Şimdi duygusal anlamda daha da olgunlaştık,
hayata farklı bakar olduk. Gisella ile
bir anda buldumcuk oldum. Kızıma çok
düşkünüm. Ama Engincan ve Melisa'daki
dinamikliğim yok.
- Gisella'yı ağabeyi ve ablası da çok seviyor...
- Çok iyi iletişimleri var. Birlikte çok
keyifli zaman geçiriyorlar. Birbirlerini çok
seviyorlar.
- Engincan'ın giyim tarzı bir dönem çok eleştirmişti ama ardından birçok kişi benzer şekilde giyinmeye başladı. Buna ne diyeceksiniz?
- Moda çünkü. Engincan ön planda,
babası ve annesi sanatçı olduğu için giyim
tarzıyla eleştirilere maruz kaldı. Ben çocuklarıma
hep söylerim. Magazin camiası
tabii ki haber yapacak. Çocuklarımın
da farkındalığının olmasını istiyorum. O
yüzden bu şekilde büyüttük. Sen malzeme
veriyorsan haberi yapılır. Dünyanın her yerinde
böyle. Engincan'ın Miami'de okuma
isteğinin nedenlerinden biri de medyanın
aşırı ilgisiydi. "Ben böyle yaşayamıyorum.

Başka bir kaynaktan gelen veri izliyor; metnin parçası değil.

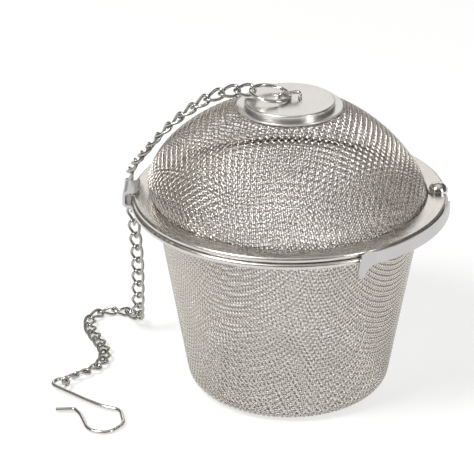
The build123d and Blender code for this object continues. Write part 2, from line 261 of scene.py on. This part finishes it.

Beş, altı kişi bir yere gidiyoruz fotoğraflarımız
çekiliyor. Etrafımdan utanıyorum"
dedi ve bizden izin istedi. Ben de oğlumun
yurt dışında okuma kararını destekledim.
- Çocuklarınıza uyarılarda bulunuyor musunuz?
- Dikkatli olmaları açısından uyarılarda
bulunuyorum ama çocuklarım ılımlı.
Karakterlerinde de aşırılık yok.
- Oyuncu olmak isterse destekler misiniz?
- Özellikle Engincan'a çok teklif
geliyordu. Ben biraz mesafeli duruyordum
ama artık desteklerim. Oyunculuk çok
cazip bir meslek haline geldi. Eskisi gibi
değil artık çok para kazanıyorlar. Diziye
girip bölüm başı 50 bin lira alıyorlar.
Çocuklarım isteseler, yapın derim. Anneleri
Sibel Can babaları Hakan Ural. Bizleri de
severler. O nedenle doğru projelerde de
yer alırlar.
- Eski eşiniz Sibel Can'la da çok iyi bir iletişiminiz var...
- Çocuklarımın annesi. Onunla her
konuda sürekli sohbet ederiz. İşleriyle ilgili
fikrimi söylerim. Onun başarılı olması beni
mutlu eder. Yıllardır belli bir tecrübem var.
O nedenle işleriyle ilgili fikir alışverişinde
bulunuruz.
BABAMA KIRGINIM
- Annenizin cenazesine babanız katılmadı. Aranızda bir kırgınlık var mı?
- Olmaz mı, var tabii ki. Bunlar özel şeyler ama benim herkesin sorusuna saygım var. Gelmesini isterdim ama katılmadı. Kırgınım ama bu konuyu konuşmak istemiyorum. Üzüntülüyüz, acılarımızı toprağa gömüyoruz. Allah her şeyin hayırlısını nasip etsin. Annem nur içinde yatsın.